== What the task requires ==
Nothing but the lines from the one containing "the three poles." down to the one containing "for node in", both included, should be echoed, and each exactly as it stands.

### Material to process ###

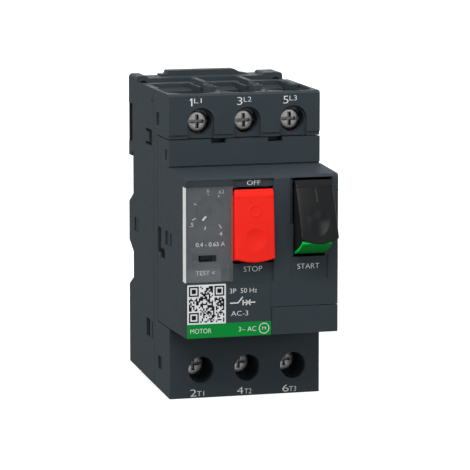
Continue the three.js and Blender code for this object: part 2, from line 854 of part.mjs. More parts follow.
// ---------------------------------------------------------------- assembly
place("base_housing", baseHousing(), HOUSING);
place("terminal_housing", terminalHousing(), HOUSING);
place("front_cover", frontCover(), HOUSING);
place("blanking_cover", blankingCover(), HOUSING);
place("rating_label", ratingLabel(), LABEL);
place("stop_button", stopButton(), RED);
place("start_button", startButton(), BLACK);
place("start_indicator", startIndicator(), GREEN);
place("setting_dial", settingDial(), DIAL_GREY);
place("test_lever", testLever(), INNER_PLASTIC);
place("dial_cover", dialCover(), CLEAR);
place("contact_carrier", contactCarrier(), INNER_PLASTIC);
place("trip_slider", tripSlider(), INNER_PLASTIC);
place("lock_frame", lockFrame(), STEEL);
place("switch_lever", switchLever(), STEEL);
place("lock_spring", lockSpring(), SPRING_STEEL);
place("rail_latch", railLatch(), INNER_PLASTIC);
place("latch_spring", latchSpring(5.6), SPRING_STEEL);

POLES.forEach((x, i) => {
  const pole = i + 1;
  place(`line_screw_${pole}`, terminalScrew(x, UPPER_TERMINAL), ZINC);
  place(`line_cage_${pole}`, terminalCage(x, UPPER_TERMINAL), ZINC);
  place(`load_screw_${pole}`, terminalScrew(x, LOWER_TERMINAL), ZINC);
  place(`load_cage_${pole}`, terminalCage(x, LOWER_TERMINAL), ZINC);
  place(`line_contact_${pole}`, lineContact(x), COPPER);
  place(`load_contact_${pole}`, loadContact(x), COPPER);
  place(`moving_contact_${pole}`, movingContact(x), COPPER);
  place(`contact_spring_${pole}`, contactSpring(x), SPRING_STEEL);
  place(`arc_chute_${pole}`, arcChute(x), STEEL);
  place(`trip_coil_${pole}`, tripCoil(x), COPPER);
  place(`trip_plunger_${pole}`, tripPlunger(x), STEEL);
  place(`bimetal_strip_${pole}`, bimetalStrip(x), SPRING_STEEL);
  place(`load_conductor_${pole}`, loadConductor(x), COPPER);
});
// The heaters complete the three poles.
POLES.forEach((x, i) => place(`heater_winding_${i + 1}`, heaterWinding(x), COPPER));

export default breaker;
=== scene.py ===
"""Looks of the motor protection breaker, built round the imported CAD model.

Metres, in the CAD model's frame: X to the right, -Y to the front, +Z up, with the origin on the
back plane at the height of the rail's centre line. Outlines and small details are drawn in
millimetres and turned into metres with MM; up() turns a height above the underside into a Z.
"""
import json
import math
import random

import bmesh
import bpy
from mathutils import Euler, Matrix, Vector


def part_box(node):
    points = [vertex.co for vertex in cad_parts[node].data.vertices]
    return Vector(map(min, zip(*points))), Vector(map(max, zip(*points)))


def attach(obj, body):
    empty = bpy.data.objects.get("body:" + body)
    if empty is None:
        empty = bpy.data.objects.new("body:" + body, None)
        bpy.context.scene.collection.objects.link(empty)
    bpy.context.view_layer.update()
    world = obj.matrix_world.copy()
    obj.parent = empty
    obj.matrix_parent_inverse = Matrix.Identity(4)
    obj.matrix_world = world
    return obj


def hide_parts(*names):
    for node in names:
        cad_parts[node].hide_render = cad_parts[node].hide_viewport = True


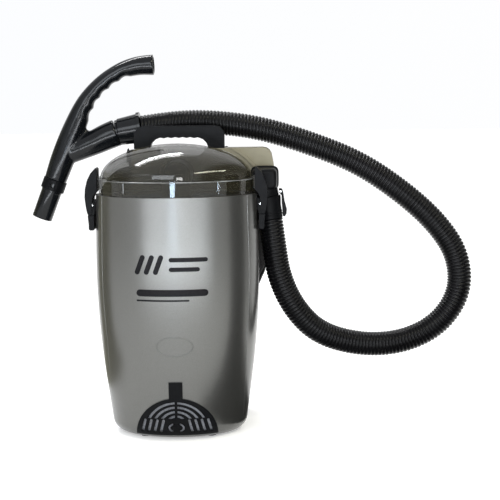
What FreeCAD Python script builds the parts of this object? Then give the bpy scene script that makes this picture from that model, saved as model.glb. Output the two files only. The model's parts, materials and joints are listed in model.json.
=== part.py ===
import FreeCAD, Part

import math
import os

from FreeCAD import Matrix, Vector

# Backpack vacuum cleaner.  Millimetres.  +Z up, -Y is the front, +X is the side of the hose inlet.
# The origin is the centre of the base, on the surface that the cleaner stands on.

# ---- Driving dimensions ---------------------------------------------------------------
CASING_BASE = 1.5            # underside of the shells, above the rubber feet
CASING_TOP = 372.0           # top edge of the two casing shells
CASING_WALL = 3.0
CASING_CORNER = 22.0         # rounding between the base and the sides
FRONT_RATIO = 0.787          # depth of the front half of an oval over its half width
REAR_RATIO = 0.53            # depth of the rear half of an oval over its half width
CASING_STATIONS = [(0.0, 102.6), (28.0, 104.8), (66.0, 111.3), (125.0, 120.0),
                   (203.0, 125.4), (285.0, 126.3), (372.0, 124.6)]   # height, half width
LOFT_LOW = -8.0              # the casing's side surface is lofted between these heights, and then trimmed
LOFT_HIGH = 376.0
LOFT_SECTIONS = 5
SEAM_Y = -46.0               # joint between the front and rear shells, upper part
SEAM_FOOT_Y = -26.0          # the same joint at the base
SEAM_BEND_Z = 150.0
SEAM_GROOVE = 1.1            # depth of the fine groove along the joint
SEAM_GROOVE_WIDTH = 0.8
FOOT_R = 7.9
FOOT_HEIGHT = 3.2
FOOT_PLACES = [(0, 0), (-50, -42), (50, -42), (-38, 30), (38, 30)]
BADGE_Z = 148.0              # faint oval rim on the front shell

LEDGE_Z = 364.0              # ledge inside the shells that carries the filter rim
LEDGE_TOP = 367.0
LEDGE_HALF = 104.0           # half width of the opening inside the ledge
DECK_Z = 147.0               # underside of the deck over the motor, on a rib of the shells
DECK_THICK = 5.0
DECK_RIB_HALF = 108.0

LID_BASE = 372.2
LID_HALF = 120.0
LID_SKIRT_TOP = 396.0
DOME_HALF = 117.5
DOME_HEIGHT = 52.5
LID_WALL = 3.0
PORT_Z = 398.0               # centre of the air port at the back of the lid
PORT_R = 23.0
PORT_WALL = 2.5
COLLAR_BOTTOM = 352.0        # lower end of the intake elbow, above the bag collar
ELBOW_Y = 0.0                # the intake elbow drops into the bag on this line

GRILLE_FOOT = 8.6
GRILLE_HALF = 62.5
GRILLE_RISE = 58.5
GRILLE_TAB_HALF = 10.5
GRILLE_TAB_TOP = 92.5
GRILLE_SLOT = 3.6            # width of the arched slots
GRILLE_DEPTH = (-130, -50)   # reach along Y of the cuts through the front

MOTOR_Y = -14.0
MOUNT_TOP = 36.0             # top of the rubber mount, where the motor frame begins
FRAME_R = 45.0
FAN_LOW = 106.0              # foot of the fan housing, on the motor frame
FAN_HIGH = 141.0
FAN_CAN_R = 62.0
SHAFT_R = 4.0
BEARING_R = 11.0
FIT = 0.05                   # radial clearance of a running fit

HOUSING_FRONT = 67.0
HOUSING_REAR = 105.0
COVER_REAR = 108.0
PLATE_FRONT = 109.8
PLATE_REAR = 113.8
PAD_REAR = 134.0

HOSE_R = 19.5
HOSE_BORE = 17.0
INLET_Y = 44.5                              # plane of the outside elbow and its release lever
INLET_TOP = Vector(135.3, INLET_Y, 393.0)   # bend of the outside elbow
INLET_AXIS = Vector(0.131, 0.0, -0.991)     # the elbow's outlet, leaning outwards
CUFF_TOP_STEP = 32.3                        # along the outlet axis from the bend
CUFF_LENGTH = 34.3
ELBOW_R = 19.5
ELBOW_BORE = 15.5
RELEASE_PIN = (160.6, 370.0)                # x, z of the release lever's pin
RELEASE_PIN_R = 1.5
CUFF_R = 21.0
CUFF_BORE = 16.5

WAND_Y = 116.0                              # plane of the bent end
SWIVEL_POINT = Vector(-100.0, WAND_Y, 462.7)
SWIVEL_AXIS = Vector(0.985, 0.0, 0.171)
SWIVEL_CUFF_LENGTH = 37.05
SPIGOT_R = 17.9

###

== Solution for this task ==
// The heaters complete the three poles.
POLES.forEach((x, i) => place(`heater_winding_${i + 1}`, heaterWinding(x), COPPER));

export default breaker;
=== scene.py ===
"""Looks of the motor protection breaker, built round the imported CAD model.

Metres, in the CAD model's frame: X to the right, -Y to the front, +Z up, with the origin on the
back plane at the height of the rail's centre line. Outlines and small details are drawn in
millimetres and turned into metres with MM; up() turns a height above the underside into a Z.
"""
import json
import math
import random

import bmesh
import bpy
from mathutils import Euler, Matrix, Vector


def part_box(node):
    points = [vertex.co for vertex in cad_parts[node].data.vertices]
    return Vector(map(min, zip(*points))), Vector(map(max, zip(*points)))


def attach(obj, body):
    empty = bpy.data.objects.get("body:" + body)
    if empty is None:
        empty = bpy.data.objects.new("body:" + body, None)
        bpy.context.scene.collection.objects.link(empty)
    bpy.context.view_layer.update()
    world = obj.matrix_world.copy()
    obj.parent = empty
    obj.matrix_parent_inverse = Matrix.Identity(4)
    obj.matrix_world = world
    return obj


def hide_parts(*names):
    for node in names:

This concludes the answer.